It's hard enough for us, as his parents to accept this.  Trust me,  it's easier for us to believe it's all some big mistake.

Unfortunately, that isn't the case. There is no amount of love, positive thinking, denial, prayers or patience that will fix what is broken in Gavin.  I know that's difficult for many of you to accept but it's the truth.

Realizing that our 12 year old child can no longer live in the same house as the rest of the family, is very,  very painful.

It's very difficult to parent Gavin but we have setup guidelines and rules that make it safer for all those involved. I'm very aware that these rules seems *restrictive* or unfair. However, they are there for a reason and must be taken seriously and followed.

At this point in the game, Gavin *cannot *be left alone with another child, especially his brothers.

Contact with other children needs to be limited as much as possible, not only for their safety but for Gavin's as well.

Gavin has a very long history of being sexually inappropriate and we will not endanger another child.  That means Gavin cannot be left alone with or have physical contact with another child, especially one that is younger than he is.

This is our decision to make and it's based on the advice of many professionals, much, much smarter than we are.

Sending Gavin to residential treatment is very painful but also a necessary evil.
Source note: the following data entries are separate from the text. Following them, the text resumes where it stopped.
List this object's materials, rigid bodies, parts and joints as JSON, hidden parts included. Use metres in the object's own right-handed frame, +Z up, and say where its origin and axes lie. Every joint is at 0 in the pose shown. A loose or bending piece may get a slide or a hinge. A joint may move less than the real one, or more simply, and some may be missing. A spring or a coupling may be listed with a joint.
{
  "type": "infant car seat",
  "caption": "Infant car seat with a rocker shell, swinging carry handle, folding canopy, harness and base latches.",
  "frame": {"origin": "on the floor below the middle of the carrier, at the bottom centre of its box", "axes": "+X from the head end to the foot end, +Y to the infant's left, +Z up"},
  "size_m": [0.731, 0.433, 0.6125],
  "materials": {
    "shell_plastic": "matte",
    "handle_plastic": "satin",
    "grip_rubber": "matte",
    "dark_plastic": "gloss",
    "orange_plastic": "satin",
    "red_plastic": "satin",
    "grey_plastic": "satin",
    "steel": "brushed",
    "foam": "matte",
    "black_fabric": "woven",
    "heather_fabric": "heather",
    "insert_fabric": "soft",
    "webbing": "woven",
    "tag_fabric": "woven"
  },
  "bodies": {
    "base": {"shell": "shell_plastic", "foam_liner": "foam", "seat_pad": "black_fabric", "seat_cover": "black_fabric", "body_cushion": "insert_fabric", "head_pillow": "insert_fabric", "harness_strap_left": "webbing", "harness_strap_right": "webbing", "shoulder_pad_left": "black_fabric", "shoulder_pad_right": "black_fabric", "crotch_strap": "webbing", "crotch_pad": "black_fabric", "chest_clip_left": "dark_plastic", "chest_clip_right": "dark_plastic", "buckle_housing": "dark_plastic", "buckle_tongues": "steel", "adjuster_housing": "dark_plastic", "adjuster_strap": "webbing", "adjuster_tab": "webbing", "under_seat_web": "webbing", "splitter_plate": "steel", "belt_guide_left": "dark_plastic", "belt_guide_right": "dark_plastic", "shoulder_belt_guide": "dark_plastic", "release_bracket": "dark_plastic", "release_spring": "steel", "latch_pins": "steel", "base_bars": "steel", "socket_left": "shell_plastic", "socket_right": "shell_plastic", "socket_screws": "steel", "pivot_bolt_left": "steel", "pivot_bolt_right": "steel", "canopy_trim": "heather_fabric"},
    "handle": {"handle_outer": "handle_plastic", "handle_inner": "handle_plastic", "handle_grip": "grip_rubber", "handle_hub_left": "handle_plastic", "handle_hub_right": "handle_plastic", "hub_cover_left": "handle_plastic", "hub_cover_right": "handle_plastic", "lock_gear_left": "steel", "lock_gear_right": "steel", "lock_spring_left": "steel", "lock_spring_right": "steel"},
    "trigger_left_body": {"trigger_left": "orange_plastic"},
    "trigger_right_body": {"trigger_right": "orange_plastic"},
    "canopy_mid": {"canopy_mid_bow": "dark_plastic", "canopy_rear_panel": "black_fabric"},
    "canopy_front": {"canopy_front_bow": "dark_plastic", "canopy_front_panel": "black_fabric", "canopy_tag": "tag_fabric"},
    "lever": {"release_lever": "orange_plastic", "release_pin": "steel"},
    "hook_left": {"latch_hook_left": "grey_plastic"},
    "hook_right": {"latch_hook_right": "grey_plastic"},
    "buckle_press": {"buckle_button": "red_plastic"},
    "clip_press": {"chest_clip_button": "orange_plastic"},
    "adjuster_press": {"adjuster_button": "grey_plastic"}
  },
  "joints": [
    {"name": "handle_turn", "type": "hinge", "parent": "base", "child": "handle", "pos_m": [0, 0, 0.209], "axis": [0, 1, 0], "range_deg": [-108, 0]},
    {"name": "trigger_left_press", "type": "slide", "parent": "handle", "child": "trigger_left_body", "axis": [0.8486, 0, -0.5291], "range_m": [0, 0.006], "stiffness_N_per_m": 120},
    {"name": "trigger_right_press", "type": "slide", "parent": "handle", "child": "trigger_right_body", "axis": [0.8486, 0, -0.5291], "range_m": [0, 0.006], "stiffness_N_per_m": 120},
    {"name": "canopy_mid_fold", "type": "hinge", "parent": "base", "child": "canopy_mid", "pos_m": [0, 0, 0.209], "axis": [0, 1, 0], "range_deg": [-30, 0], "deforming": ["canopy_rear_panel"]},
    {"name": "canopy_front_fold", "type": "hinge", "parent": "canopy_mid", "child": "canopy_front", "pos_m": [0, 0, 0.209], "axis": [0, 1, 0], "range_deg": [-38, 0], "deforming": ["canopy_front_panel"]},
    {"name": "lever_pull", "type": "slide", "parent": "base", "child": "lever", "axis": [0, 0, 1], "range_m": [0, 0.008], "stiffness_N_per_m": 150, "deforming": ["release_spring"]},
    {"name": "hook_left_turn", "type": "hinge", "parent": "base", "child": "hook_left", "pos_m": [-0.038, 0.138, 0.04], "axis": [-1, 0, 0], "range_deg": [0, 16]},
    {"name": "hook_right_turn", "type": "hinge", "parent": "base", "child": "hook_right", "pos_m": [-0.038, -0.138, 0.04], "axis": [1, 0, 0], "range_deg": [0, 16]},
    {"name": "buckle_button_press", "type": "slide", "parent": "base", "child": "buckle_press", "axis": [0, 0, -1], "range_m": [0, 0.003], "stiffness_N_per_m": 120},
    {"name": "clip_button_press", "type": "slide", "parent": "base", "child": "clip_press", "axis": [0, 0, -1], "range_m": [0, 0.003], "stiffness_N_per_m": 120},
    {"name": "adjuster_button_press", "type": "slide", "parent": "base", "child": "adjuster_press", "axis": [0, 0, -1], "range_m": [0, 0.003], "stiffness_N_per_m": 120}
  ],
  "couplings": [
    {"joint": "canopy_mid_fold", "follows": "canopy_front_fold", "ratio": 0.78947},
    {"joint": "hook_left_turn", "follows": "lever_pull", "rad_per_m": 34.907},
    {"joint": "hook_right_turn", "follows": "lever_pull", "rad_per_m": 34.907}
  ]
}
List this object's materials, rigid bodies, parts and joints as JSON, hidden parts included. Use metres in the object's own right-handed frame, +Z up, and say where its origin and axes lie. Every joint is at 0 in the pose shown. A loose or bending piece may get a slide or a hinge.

We are going to need every last ounce of love and support we can get to make it through this.

We can't afford to rock the boat as we are literally struggling to stay afloat. I'm very serious about this. When you find yourself in a delicate situation such as this,  an unpleasant but necessary approach is needed.

This approach is one that is not unfamiliar to many special needs families.

Basically,  you're either with us or you're against us.

I know this sounds dramatic but I assure you, it's  necessary.  The reason for this is that our resources are extremely limited.  We can't fight a battle in multiple fronts.  We can't afford to spend time and energy convincing people that these rules and guidlines are all necessary and *must *be followed.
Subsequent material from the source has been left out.